-- Start Recorded data --

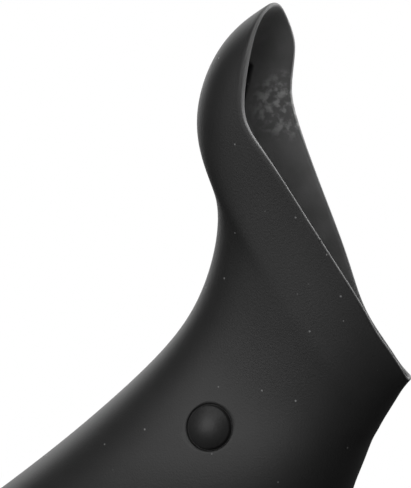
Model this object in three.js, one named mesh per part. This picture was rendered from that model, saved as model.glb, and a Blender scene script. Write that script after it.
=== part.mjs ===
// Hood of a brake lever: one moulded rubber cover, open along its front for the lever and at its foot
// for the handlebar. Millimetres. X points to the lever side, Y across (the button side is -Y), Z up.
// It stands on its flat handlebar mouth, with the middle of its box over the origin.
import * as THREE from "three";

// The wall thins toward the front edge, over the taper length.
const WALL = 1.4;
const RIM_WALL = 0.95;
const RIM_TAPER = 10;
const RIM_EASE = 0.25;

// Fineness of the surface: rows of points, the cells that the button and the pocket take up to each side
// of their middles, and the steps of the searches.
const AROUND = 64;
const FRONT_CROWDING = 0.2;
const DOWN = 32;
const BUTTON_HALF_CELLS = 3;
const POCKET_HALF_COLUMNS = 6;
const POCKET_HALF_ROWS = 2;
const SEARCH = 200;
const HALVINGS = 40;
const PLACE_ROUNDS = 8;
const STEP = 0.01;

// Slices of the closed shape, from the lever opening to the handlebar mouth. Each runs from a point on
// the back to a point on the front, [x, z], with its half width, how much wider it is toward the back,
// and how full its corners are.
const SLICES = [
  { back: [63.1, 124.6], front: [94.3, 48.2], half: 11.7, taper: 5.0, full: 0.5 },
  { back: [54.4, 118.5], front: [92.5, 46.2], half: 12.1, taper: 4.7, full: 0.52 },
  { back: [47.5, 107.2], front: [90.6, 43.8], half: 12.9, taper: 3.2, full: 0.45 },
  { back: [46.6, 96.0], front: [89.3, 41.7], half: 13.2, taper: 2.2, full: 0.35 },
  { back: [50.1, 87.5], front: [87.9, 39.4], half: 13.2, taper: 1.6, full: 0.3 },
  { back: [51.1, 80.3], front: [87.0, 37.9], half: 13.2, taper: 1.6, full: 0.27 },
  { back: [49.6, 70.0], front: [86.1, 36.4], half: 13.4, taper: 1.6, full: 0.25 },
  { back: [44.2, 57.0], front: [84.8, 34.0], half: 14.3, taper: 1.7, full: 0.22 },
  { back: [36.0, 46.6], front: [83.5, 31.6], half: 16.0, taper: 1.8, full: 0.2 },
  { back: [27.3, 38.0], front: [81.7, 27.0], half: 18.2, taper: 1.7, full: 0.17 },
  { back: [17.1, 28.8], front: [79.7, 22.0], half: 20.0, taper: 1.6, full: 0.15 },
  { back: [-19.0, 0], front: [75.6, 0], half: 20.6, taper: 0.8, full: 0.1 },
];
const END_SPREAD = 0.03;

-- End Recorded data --
-- Start Recorded data --

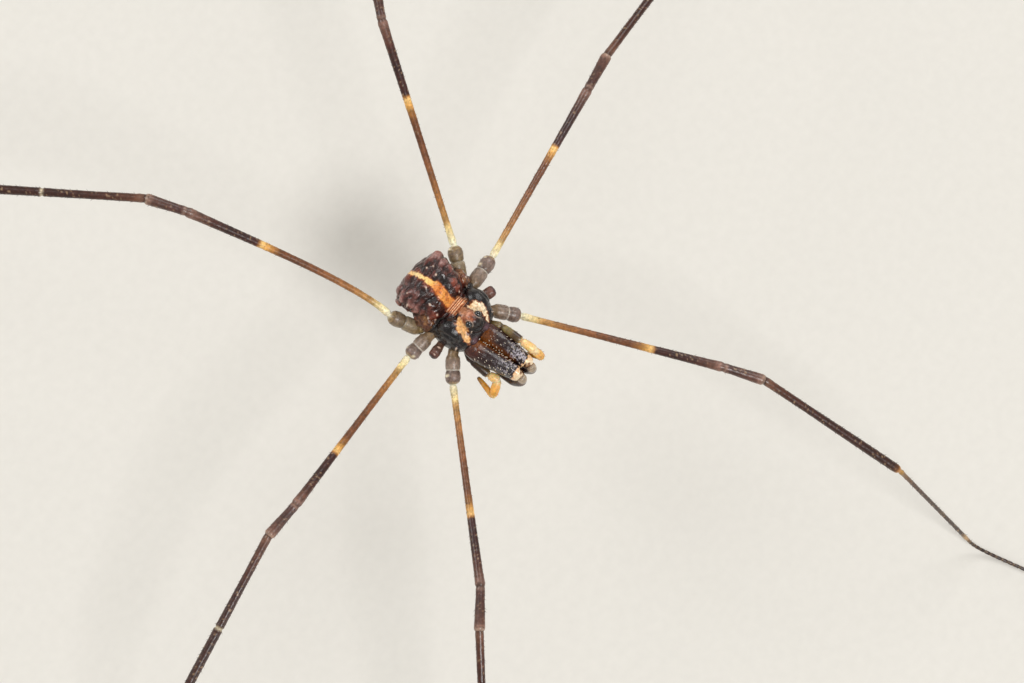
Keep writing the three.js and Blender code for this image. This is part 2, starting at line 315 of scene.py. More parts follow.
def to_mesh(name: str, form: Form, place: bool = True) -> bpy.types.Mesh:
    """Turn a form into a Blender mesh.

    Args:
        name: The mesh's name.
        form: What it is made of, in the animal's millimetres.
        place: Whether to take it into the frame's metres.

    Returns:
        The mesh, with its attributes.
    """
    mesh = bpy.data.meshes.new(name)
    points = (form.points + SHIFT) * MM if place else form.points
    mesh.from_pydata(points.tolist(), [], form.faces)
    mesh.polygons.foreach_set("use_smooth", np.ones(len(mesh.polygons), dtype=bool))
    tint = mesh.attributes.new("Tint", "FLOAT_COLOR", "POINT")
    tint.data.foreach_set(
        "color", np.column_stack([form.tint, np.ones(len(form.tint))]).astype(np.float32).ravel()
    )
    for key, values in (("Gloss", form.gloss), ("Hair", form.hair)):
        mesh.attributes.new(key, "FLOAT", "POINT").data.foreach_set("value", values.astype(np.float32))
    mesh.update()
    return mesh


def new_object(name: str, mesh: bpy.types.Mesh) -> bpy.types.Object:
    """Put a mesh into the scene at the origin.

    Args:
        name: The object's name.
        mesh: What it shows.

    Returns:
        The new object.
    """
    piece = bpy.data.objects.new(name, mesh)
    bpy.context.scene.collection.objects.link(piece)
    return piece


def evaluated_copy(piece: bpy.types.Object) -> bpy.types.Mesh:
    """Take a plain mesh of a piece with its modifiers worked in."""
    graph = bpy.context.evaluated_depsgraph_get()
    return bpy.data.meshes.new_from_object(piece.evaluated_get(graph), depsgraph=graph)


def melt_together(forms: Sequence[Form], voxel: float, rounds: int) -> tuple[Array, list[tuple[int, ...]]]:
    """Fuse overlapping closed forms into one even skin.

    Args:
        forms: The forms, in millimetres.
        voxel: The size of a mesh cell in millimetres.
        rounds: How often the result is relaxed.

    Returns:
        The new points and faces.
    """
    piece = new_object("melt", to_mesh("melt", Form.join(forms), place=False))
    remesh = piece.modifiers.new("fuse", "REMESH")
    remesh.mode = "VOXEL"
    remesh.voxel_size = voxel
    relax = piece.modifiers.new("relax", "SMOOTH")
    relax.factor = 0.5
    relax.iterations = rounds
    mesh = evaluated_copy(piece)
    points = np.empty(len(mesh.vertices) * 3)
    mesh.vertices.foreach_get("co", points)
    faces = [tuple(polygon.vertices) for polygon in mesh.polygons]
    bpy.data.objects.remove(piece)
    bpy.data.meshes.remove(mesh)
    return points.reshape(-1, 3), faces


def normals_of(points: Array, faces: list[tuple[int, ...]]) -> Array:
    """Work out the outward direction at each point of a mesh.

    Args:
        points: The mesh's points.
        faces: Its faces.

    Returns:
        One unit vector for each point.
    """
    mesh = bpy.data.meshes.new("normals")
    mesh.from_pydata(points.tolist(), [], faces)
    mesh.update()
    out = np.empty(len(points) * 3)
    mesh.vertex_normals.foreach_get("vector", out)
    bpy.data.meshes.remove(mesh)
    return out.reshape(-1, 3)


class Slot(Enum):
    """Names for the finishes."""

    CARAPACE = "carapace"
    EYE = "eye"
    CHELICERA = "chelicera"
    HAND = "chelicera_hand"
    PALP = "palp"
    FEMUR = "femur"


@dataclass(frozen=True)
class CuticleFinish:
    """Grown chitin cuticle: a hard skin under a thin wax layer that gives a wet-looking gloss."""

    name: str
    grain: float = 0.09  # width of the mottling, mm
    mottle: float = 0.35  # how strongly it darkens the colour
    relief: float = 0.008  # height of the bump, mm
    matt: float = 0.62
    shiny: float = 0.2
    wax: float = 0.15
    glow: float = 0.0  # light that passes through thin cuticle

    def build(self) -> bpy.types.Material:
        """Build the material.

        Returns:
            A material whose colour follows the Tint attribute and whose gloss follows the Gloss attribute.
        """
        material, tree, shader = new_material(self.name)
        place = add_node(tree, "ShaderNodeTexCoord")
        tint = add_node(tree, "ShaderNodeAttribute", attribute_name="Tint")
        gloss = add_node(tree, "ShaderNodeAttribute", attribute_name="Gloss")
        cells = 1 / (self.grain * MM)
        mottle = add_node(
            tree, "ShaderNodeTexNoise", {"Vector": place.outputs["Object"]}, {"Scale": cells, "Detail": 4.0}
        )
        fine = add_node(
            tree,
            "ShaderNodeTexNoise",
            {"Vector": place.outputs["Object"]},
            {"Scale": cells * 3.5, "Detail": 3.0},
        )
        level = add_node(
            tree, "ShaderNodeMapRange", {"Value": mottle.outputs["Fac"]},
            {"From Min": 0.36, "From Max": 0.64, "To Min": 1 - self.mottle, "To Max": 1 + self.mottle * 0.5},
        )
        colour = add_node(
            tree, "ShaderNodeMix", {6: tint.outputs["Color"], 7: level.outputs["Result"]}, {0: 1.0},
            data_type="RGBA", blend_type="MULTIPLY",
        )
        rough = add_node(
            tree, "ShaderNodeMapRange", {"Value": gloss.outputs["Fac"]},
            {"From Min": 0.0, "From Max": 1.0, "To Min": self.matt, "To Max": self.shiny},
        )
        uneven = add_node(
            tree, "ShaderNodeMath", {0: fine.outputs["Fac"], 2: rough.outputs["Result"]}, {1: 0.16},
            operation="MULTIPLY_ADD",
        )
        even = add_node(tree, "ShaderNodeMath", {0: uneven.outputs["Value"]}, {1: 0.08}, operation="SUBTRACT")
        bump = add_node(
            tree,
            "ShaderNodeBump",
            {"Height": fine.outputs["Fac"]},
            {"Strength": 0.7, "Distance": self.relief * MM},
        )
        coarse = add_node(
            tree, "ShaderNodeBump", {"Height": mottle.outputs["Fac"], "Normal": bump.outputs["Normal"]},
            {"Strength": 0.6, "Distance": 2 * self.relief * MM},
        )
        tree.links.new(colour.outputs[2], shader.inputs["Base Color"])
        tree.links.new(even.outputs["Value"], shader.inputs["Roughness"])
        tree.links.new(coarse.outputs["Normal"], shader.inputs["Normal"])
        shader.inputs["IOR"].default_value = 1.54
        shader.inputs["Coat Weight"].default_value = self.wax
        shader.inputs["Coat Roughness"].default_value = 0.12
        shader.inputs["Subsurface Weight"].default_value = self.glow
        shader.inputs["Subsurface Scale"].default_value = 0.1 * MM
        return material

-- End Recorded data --
-- Start Recorded data --

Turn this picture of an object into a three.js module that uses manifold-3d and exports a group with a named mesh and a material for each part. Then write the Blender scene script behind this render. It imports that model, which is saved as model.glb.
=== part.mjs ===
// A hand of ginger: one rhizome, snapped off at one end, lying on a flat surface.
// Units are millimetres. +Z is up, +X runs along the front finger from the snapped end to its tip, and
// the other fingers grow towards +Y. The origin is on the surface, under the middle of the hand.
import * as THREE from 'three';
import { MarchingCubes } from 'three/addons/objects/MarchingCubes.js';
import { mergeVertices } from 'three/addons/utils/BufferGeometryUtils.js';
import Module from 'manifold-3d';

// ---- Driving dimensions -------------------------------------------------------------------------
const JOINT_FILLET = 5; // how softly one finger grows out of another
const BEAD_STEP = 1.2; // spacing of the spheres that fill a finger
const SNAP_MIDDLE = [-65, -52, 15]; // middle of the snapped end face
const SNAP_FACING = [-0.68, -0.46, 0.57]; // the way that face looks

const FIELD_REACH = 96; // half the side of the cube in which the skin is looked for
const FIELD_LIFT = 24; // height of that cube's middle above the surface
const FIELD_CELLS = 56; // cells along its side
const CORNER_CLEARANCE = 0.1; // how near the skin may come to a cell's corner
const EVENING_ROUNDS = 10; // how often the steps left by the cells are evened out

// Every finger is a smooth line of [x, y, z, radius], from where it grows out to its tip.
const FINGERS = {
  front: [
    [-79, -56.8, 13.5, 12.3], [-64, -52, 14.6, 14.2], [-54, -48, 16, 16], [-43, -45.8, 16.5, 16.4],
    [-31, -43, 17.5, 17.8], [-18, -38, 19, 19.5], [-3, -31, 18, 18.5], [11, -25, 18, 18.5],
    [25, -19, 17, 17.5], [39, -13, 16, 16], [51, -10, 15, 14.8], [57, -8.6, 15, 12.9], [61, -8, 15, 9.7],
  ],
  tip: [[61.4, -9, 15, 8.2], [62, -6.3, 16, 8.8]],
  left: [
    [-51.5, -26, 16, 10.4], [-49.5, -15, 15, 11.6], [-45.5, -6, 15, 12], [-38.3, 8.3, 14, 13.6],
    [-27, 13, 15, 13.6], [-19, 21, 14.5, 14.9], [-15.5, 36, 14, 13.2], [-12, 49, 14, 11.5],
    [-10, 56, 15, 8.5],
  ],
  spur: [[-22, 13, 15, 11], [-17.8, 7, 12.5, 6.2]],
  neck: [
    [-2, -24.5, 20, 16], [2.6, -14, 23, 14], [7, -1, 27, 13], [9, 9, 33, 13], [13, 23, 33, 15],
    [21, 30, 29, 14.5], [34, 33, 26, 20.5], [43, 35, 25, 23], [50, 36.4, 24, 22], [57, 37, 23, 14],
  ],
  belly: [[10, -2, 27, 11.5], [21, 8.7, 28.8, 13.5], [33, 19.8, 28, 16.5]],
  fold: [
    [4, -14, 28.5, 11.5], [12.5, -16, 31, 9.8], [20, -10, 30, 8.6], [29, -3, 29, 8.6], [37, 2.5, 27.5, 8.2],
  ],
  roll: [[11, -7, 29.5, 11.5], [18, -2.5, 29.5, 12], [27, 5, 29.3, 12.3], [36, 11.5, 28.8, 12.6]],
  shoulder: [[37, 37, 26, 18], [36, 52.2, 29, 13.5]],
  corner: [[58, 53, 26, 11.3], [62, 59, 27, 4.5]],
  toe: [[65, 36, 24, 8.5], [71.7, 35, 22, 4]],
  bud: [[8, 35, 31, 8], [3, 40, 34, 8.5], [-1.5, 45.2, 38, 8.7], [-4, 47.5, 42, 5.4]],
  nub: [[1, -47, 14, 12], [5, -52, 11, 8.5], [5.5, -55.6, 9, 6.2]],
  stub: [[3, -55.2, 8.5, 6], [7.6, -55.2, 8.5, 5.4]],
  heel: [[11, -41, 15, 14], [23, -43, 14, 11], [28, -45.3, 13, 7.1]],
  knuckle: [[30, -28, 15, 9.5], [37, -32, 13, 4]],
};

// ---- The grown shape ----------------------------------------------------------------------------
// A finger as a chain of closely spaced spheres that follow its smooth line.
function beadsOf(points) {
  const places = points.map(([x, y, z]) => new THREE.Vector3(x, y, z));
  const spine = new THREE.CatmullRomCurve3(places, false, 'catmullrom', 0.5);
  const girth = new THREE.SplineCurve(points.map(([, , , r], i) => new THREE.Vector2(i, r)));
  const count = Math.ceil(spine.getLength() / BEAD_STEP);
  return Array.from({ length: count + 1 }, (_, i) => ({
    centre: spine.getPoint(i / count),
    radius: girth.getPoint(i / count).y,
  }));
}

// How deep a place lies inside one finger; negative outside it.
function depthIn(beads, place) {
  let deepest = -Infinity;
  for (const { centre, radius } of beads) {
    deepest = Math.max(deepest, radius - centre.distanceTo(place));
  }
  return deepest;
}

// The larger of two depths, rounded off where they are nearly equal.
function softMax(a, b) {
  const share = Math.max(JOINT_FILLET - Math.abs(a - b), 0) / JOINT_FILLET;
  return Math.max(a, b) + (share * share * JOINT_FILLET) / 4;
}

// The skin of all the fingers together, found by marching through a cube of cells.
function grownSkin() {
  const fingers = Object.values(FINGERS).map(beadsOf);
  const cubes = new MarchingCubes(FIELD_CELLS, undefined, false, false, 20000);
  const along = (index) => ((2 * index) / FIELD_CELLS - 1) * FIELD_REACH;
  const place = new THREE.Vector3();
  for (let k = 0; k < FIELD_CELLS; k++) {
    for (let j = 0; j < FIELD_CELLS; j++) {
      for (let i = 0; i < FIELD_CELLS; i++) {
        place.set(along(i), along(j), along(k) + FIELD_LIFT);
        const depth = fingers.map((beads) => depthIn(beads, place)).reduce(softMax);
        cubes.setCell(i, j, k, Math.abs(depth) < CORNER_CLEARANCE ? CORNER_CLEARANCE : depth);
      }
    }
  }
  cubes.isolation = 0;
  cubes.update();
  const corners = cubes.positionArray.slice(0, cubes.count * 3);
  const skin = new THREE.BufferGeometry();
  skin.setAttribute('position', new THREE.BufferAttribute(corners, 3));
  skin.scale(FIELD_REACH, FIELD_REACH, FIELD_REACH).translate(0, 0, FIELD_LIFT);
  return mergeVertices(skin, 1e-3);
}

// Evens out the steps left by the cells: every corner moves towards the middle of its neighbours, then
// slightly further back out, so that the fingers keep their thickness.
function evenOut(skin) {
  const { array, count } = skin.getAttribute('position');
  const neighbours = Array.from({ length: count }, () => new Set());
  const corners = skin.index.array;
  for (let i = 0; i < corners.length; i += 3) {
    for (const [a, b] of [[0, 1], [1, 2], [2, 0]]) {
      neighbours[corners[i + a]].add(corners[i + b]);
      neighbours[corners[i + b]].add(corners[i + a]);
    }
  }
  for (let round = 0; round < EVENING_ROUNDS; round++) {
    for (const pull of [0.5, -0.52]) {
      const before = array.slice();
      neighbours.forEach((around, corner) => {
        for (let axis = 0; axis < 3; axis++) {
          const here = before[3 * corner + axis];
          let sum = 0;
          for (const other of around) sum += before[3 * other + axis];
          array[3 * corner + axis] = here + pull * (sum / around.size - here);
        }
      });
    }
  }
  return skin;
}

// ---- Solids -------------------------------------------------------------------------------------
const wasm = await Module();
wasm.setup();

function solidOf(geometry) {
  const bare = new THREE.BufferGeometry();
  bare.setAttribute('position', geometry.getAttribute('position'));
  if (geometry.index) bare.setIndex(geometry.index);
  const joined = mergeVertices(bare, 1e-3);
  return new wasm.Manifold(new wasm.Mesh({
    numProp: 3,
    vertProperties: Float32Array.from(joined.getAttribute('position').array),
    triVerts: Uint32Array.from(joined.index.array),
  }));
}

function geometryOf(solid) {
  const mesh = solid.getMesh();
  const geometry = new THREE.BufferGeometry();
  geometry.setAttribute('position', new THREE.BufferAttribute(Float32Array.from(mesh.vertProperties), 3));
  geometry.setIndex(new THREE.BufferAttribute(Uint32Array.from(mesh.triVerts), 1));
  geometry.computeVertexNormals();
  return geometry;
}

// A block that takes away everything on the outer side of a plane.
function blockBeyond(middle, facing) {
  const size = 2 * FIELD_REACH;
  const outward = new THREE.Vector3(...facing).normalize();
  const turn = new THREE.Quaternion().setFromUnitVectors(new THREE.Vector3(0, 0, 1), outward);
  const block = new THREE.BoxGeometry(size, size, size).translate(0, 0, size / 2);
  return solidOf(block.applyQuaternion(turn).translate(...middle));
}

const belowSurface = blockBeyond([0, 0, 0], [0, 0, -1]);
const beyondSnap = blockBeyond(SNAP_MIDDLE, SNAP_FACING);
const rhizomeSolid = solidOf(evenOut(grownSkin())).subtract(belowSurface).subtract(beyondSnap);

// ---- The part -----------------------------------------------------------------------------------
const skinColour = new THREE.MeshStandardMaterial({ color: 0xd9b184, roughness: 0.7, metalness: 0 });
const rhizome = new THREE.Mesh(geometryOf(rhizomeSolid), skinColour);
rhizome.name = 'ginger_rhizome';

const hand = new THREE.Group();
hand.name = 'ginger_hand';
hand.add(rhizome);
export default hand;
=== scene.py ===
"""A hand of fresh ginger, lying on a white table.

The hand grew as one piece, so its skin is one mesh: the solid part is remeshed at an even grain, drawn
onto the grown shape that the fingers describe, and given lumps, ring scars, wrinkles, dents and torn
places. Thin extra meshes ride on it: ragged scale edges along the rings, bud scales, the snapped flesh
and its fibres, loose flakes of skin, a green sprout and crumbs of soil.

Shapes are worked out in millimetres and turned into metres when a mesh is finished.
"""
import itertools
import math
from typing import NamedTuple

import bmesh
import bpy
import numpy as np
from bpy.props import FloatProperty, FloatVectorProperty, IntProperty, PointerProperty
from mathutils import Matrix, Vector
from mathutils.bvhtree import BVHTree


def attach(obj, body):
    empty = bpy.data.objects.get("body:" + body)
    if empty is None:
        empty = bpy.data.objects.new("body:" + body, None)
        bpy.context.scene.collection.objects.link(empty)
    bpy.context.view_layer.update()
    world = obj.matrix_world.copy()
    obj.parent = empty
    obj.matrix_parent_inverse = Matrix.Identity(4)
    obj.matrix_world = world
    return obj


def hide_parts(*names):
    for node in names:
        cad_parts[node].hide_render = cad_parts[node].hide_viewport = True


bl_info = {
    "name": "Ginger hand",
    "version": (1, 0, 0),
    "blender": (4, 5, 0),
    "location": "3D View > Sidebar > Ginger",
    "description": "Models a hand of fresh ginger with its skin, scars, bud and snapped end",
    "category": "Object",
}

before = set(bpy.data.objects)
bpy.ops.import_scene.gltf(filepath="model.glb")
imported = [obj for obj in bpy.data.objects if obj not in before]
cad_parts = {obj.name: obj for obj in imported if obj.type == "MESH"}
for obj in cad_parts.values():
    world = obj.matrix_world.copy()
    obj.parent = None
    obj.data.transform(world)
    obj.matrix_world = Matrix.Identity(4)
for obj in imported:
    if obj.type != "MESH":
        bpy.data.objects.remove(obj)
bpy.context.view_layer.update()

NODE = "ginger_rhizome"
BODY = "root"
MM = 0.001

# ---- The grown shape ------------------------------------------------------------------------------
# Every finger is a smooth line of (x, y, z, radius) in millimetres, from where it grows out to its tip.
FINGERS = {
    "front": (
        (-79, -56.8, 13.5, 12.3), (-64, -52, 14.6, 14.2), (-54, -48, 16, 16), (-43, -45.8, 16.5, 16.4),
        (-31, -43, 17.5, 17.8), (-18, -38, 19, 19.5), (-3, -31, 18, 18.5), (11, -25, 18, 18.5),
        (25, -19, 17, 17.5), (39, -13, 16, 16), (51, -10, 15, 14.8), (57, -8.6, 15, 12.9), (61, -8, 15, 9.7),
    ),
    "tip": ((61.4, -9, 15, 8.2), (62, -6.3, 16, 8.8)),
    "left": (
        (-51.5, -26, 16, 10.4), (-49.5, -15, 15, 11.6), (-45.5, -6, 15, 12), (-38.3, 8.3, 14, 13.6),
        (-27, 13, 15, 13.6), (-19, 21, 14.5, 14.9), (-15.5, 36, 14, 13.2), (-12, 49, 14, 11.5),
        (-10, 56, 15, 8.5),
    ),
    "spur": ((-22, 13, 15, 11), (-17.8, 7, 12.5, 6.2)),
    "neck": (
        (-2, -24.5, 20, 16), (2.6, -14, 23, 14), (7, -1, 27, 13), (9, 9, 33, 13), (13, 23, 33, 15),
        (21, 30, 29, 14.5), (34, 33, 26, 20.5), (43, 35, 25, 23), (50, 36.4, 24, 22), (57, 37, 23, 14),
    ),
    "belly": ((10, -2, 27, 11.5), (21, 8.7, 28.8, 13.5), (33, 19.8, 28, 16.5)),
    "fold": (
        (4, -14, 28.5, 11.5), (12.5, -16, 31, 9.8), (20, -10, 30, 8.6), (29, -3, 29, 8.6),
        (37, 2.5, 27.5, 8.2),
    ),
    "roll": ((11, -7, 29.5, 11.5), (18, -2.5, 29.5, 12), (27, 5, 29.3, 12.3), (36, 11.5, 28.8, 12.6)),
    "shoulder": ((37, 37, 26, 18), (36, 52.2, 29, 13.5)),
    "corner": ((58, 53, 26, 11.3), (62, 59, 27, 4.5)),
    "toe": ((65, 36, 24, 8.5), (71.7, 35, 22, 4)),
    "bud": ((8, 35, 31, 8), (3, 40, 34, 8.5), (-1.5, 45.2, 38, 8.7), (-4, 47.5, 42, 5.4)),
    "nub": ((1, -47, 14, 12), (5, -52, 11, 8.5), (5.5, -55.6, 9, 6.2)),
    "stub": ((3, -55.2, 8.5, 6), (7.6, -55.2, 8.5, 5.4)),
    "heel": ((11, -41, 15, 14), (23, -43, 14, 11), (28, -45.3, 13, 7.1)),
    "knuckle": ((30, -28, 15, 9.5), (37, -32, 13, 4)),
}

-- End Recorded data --

• [What to do] From the records above, transcribe without alteration every line from the one with "Model this object" to the one with "const STEP = 0.01;", inclusive.

• [Written solution]
Model this object in three.js, one named mesh per part. This picture was rendered from that model, saved as model.glb, and a Blender scene script. Write that script after it.
=== part.mjs ===
// Hood of a brake lever: one moulded rubber cover, open along its front for the lever and at its foot
// for the handlebar. Millimetres. X points to the lever side, Y across (the button side is -Y), Z up.
// It stands on its flat handlebar mouth, with the middle of its box over the origin.
import * as THREE from "three";

// The wall thins toward the front edge, over the taper length.
const WALL = 1.4;
const RIM_WALL = 0.95;
const RIM_TAPER = 10;
const RIM_EASE = 0.25;

// Fineness of the surface: rows of points, the cells that the button and the pocket take up to each side
// of their middles, and the steps of the searches.
const AROUND = 64;
const FRONT_CROWDING = 0.2;
const DOWN = 32;
const BUTTON_HALF_CELLS = 3;
const POCKET_HALF_COLUMNS = 6;
const POCKET_HALF_ROWS = 2;
const SEARCH = 200;
const HALVINGS = 40;
const PLACE_ROUNDS = 8;
const STEP = 0.01;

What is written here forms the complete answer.